Diversifying Society’s Leaders? The Determinants and Causal Effects of Admission to Highly Selective Private Colleges
研究利用多所大学的匿名录取数据,发现来自顶层1%家庭的学生进入常春藤等顶尖私立大学的比例是中等收入家庭的两倍多,且这种优势主要源于录取偏好而非申请差异;同时,进入这些大学显著提升学生进入收入顶层1%、精英研究生院和知名企业的概率。
Abstract We use anonymized admissions data from several colleges linked to income tax records and SAT and ACT test scores to study the determinants and causal effects of attending Ivy-Plus colleges (Ivy League, Stanford, MIT, Duke, and Chicago). Children from families in the top 1% are more than twice as likely to attend an Ivy-Plus college as those from middle-class families with comparable SAT/ACT scores. Two-thirds of this gap is due to higher admission rates for students with comparable test scores from high-income families; the remaining third is due to differences in rates of application and matriculation.

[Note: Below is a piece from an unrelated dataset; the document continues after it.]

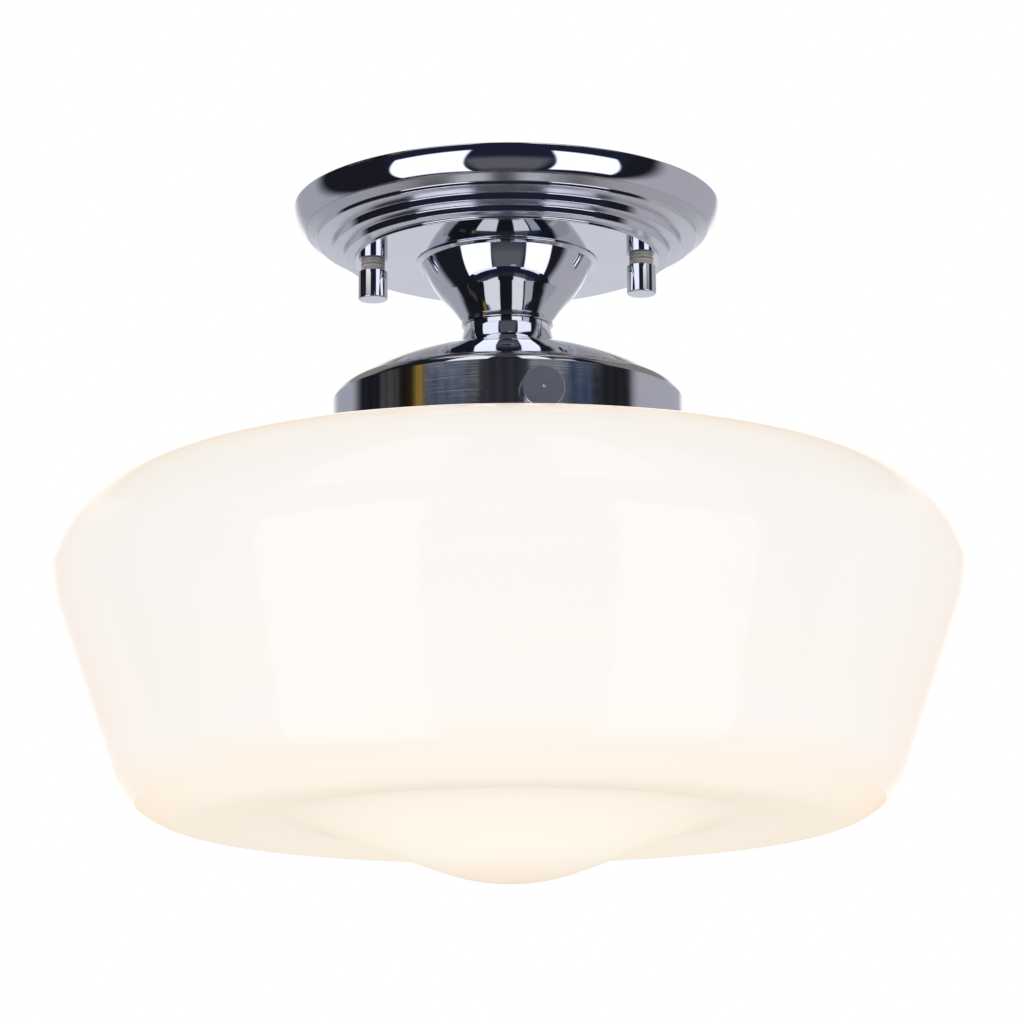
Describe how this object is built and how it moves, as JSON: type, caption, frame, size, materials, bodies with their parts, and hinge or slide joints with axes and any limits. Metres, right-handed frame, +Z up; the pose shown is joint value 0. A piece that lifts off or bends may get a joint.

In contrast, children from high-income families have no admissions advantage at flagship public colleges. The high-income admissions advantage at Ivy-Plus colleges is driven by three factors: (i) preferences for children of alumni, (ii) weight placed on nonacademic credentials, and (iii) athletic recruitment. Using a new research design that isolates idiosyncratic variation in admissions decisions for waitlisted applicants, we show that attending an Ivy-Plus college instead of the average flagship public college increases students’ chances of reaching the top 1% of the earnings distribution by 50%, nearly doubles their chances of attending an elite graduate school, and almost triples their chances of working at a prestigious firm. The three factors that give children from high-income families an admissions advantage are uncorrelated or negatively correlated with postcollege outcomes, whereas academic credentials such as SAT/ACT scores are highly predictive of postcollege success.